While the deal raised anticipations for potentially the largest-ever merger of a local internet-based business, it also triggered monopoly disputes as Baemin and Yogiyo accounted for a combined 97.6 percent of the domestic food delivery market.

“We have decided to attach the condition as the proposed acquisition would have an extensive impact on various stakeholders ranging from restaurants, delivery workers and consumers,” the regulator said in a statement.

The compromising scenario, according to the FTC, came in an effort to prevent market monopoly, without banning corporate decisions altogether.

Also, it is seen as reflecting the policymakers’ concerns over Baemin’s latest system breakdown which created havoc among restaurant operators and delivery workers for hours on Christmas Eve.
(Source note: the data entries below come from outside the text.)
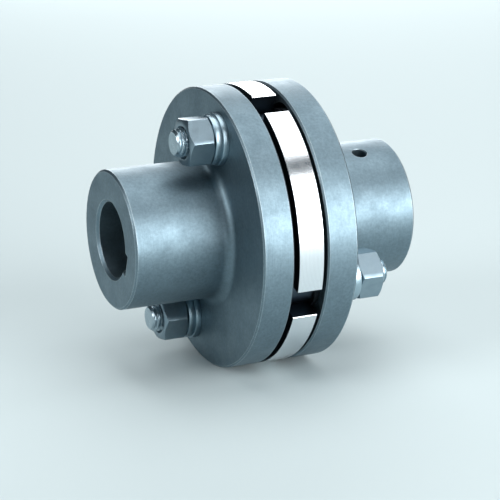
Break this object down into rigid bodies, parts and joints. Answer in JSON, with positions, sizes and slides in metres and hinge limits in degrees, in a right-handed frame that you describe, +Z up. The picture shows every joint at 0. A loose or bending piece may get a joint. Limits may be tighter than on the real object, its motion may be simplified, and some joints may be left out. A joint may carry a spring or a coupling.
{
  "type": "disc coupling",
  "caption": "Flexible shaft coupling: keyed flanged hubs joined by a laminated steel disc pack, bolted in turn to each flange.",
  "frame": {"origin": "on the shaft axis, in the middle of the disc pack", "axes": "+X along the shaft axis from the drive hub to the driven hub, +Z up; the first bolt lies 21 degrees from +Z towards -Y"},
  "size_m": [0.128, 0.12, 0.12],
  "materials": {
    "hub_steel": "turned, satin",
    "disc_steel": "rolled, edge ground and polished",
    "bolt_steel": "plain rolled thread",
    "nut_steel": "plain, forged",
    "washer_steel": "plain, stamped",
    "spring_washer_steel": "plain spring steel",
    "pack_washer_steel": "black oxide",
    "screw_steel": "black oxide"
  },
  "bodies": {
    "root": {"drive_hub": "hub_steel", "driven_hub": "hub_steel", "set_screw_drive": "screw_steel", "set_screw_driven": "screw_steel", "disc_01": "disc_steel", "disc_02": "disc_steel", "disc_03": "disc_steel", "disc_04": "disc_steel", "disc_05": "disc_steel", "disc_06": "disc_steel", "disc_07": "disc_steel", "disc_08": "disc_steel", "disc_09": "disc_steel", "disc_10": "disc_steel", "disc_11": "disc_steel", "disc_12": "disc_steel", "disc_13": "disc_steel", "disc_14": "disc_steel", "disc_15": "disc_steel", "disc_16": "disc_steel", "disc_17": "disc_steel", "disc_18": "disc_steel", "bolt_1": "bolt_steel", "bolt_2": "bolt_steel", "bolt_3": "bolt_steel", "bolt_4": "bolt_steel", "nut_1": "nut_steel", "nut_2": "nut_steel", "nut_3": "nut_steel", "nut_4": "nut_steel", "flat_washer_1": "washer_steel", "flat_washer_2": "washer_steel", "flat_washer_3": "washer_steel", "flat_washer_4": "washer_steel", "spring_washer_1": "spring_washer_steel", "spring_washer_2": "spring_washer_steel", "spring_washer_3": "spring_washer_steel", "spring_washer_4": "spring_washer_steel", "flange_washer_1": "pack_washer_steel", "flange_washer_2": "pack_washer_steel", "flange_washer_3": "pack_washer_steel", "flange_washer_4": "pack_washer_steel", "head_washer_1": "pack_washer_steel", "head_washer_2": "pack_washer_steel", "head_washer_3": "pack_washer_steel", "head_washer_4": "pack_washer_steel"}
  },
  "joints": []
}
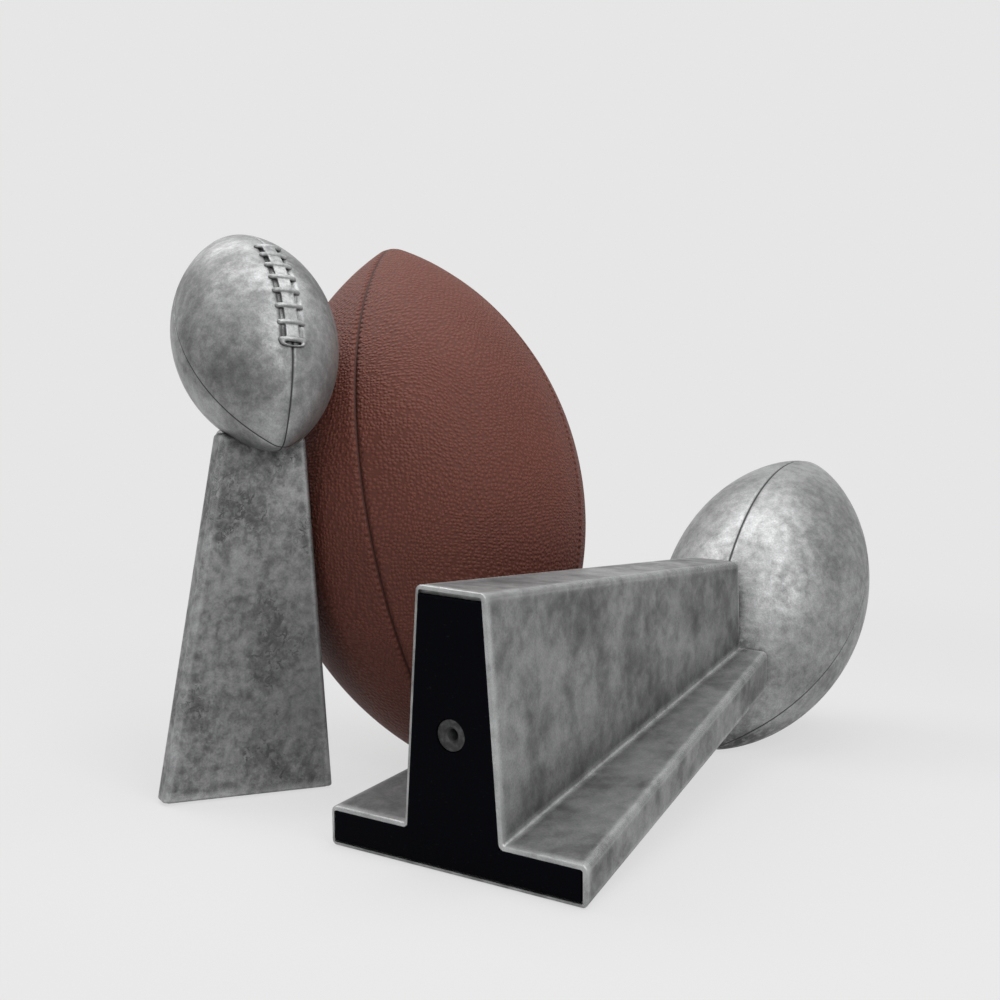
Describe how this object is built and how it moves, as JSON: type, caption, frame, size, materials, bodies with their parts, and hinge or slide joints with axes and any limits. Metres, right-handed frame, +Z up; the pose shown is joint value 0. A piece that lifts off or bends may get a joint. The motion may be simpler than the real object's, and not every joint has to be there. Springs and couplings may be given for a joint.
{
  "type": "football display set",
  "caption": "Two trophy style football stands, one standing and one lying on its face, with a full-size leather football leaning between them.",
  "frame": {"origin": "centre of the set's bounding box, on the floor plane", "axes": "+Z up; the front of the set, from which it is viewed, faces -Y; +X to the right seen from the front"},
  "size_m": [0.3806, 0.3808, 0.271],
  "materials": {
    "silver_casting": "antique silver finish with dark patina",
    "silver_ball": "antique silver finish, brighter",
    "base_pad": "matte black",
    "hardware": "dull",
    "leather": "pebbled",
    "lining": "woven",
    "bladder": "matte",
    "lace": "matte",
    "valve": "matte"
  },
  "bodies": {
    "large_stand": {"large_pedestal": "silver_casting", "large_trophy_ball": "silver_ball", "large_foot_pad": "base_pad", "large_threaded_insert": "hardware", "large_ball_stud": "hardware"},
    "small_stand": {"small_pedestal": "silver_casting", "small_trophy_ball": "silver_ball", "small_foot_pad": "base_pad", "small_threaded_insert": "hardware", "small_ball_stud": "hardware"},
    "football": {"football_panel_1": "leather", "football_panel_2": "leather", "football_panel_3": "leather", "football_panel_4": "leather", "football_lining_1": "lining", "football_lining_2": "lining", "football_lining_3": "lining", "football_lining_4": "lining", "football_bladder": "bladder", "football_lace": "lace", "football_valve": "valve"}
  },
  "joints": [
    {"name": "football_lift", "type": "slide", "parent": "large_stand", "child": "football", "axis": [0.303, 0.5051, 0.8081], "range_m": [0, 0.3]},
    {"name": "small_stand_lift", "type": "slide", "parent": "large_stand", "child": "small_stand", "axis": [-0.3015, -0.3015, 0.9045], "range_m": [0, 0.3]}
  ]
}
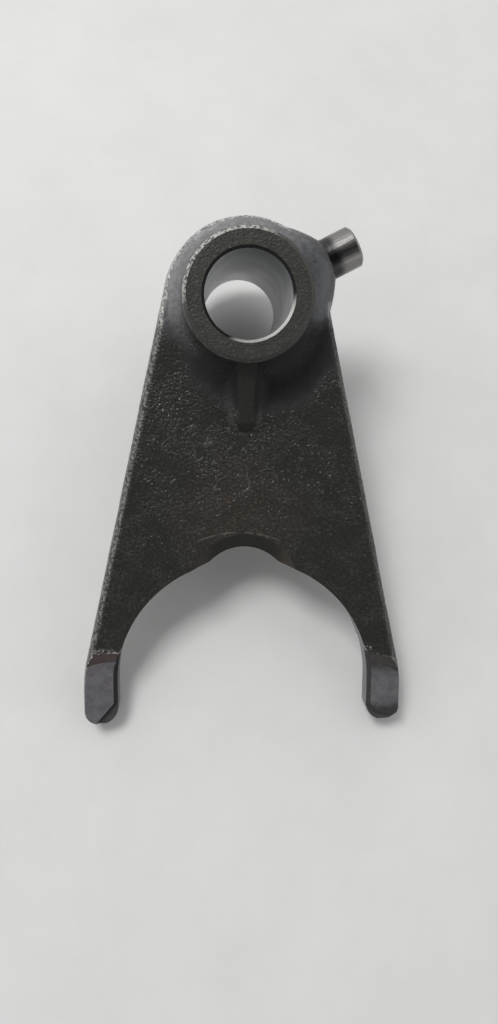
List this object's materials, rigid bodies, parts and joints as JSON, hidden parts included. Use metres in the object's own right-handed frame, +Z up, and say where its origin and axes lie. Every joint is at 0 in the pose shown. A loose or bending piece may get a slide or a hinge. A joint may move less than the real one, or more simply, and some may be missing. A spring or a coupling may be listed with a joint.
{
  "type": "shift fork",
  "caption": "Forged steel gearbox shift fork: bored boss, tapered web, two machined claws round an arch, and an integral follower pin.",
  "frame": {"origin": "on the shaft bore's axis, at the parting plane of the forging, which is the middle of the web and claws", "axes": "+Z up from the bench the fork lies on, +Y from the claws towards the boss, +X towards the follower pin's side; the bore axis leans from +Z towards -Y by the angle at which the fork rests"},
  "size_m": [0.0574, 0.0883, 0.0395],
  "materials": {
    "forged_steel": "dark forged skin with ground and polished working faces"
  },
  "bodies": {
    "root": {"shift_fork": "forged_steel"}
  },
  "joints": []
}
The consequences of such system errors could be much more devastating under a monopoly, officials said.

“The respective market share of the corresponding (food delivery) companies has remained quite steady over the past five years, notwithstanding the appearance of new market enterers,” the watchdog also said.

Coupang Eats, the food delivery system of e-commerce platform operator Coupang, kicked off last year but its area of service so far remains largely limited to Seoul and the neighboring Gyeonggi area.

Last month, when receiving the preliminary report from the FTC, DH had said that it “does not consent” to selling Yogiyo, adding that it will continue to persuade the watchdog.